I don't know why they (metroholdings ebay) market it that way but as all of my CM gear I participated in their auctions so I was able to purchase the items the way it should be priced. As you can see they have a cheap push in RCA female socket that came off when I pulled the RCA for it. Unlike the other UL A350x4 has a nut to secure the socket to the face plate.


----------



## knever3

Wow, the board sure looks cheap. I can't imagine paying 10% of the price considering the quality of construction.


----------



## PsyCLown

WOW. Quite interesting seeing the price and then the quality...

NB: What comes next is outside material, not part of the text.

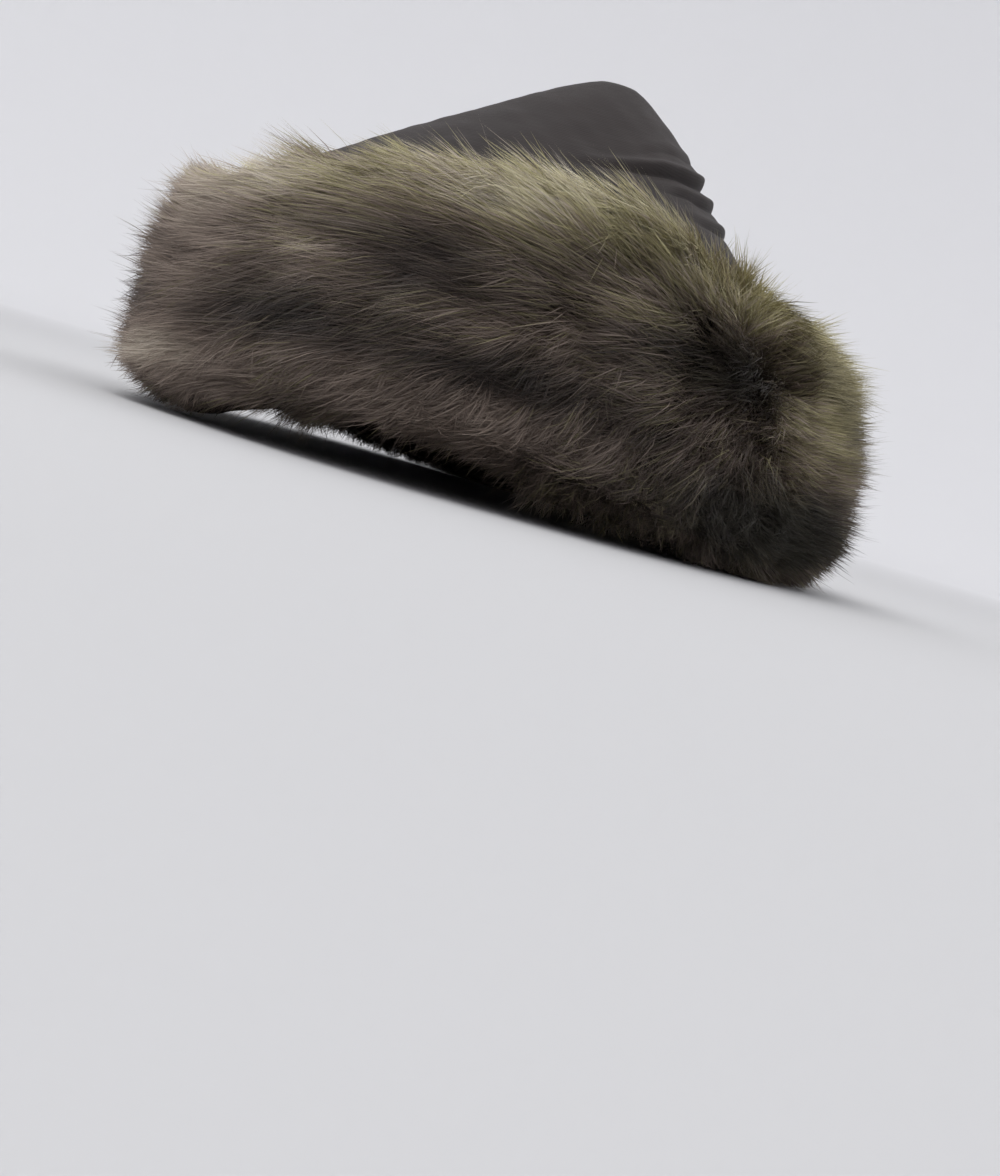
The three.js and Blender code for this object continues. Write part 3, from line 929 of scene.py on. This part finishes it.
def turn_of(points):
    """The turns of points: where the head oval has their direction."""
    return np.arctan2(points[..., 0] / OPENING_HALF_WIDTH, -points[..., 1] / OPENING_HALF_LENGTH)


def clear_of_crown(points):
    """Moves points that are inside the crown out to its surface: at each height the crown is its oval drawn
    in towards the peak, and a point inside is scaled out from that oval's middle."""
    front = (1 + np.cos(turn_of(points))) / 2
    shoulder = mix(SHOULDER_BACK, SHOULDER_FRONT, front)
    rise = np.clip((points[..., 2] - shoulder) / (PEAK_HEIGHT - shoulder), 0, 1)
    spread = crown_spread(rise, front)
    middle = PEAK_BACK * (1 - spread)
    half_width = (OPENING_HALF_WIDTH + CLOTH_WALL) * spread + CROWN_CLEARANCE
    half_length = (OPENING_HALF_LENGTH + CLOTH_WALL) * spread + CROWN_CLEARANCE
    reach = np.hypot(points[..., 0] / half_width, (points[..., 1] - middle) / half_length)
    out = np.maximum(1 / np.maximum(reach, 0.05), 1)
    moved = points.copy()
    moved[..., 0] *= out
    moved[..., 1] = middle + (points[..., 1] - middle) * out
    return moved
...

Does it even allow for a bandpass? o.0


----------



## yogegoy

ATOMICTECH62 said:


> I didnt know if you where aware of the other thread.However,I do like when someone posts pic's of this stuff.I really want to see the gut shots of the ULX9V crossover.


I posted that this morning on a new thread. Sorry for the delay, I forgot about it.


----------



## yogegoy

*Critical Mass Audio UL-A4x350* MSRP $12,000

Product Information 
High pass variable crossover (15Hz-300Hz) @ 24 dB/oct, with 1X or 15X multiplier switch Low pass variable crossover (15Hz-300Hz) @ 24 dB/oct, with 1X or 15X multiplier switch. Separate Gain control for both Left and Right Channels on all 4 channels MONO/Stereo Selector switch for L+R Center Channel and or Sub Applications. BASS Boost Variable from 0 db to +12 dB Parametric BASS Boost Control with variable frequencies from 30hz-90hz. RMS power at 4
Stereo 150W × 4CH RMS power at 2
Stereo 250W × 4CH RMS power at 1
Stereo 350W × 4CH RMS power at 4
Mono 500W × 2CH RMS power at 2
Mono 700W× 2CH Damping Factor > 900 S/N Ratio > 118 dB Total harmonic distortion 0.0051%
Product Code: ULA-A4x350


----------



## vivmike

$12,000?! Damn....and it's called "crap". I would be sick to my stomach if I got ripped off like that.


----------



## Thunderplains

You can get 3 of the Brax Matrix amps which are on a whole different plane for the price of one of these. Waste. Unless the gold parts are solid gold.


----------



## yogegoy

I found an equivalent ebay amp of the 5 ch except it's a 4 ch. The amp housing is almost if not, the same. At least this comes with a users manual which CMA doesn't.


----------



## Lanson

CMA reminds me of something P.T. Barnum would have come up with.


----------



## sirbOOm

$15K buys me another Ford Fiesta to make into a killer SQ car using $1,200 total in amplifiers, and that's being spendy.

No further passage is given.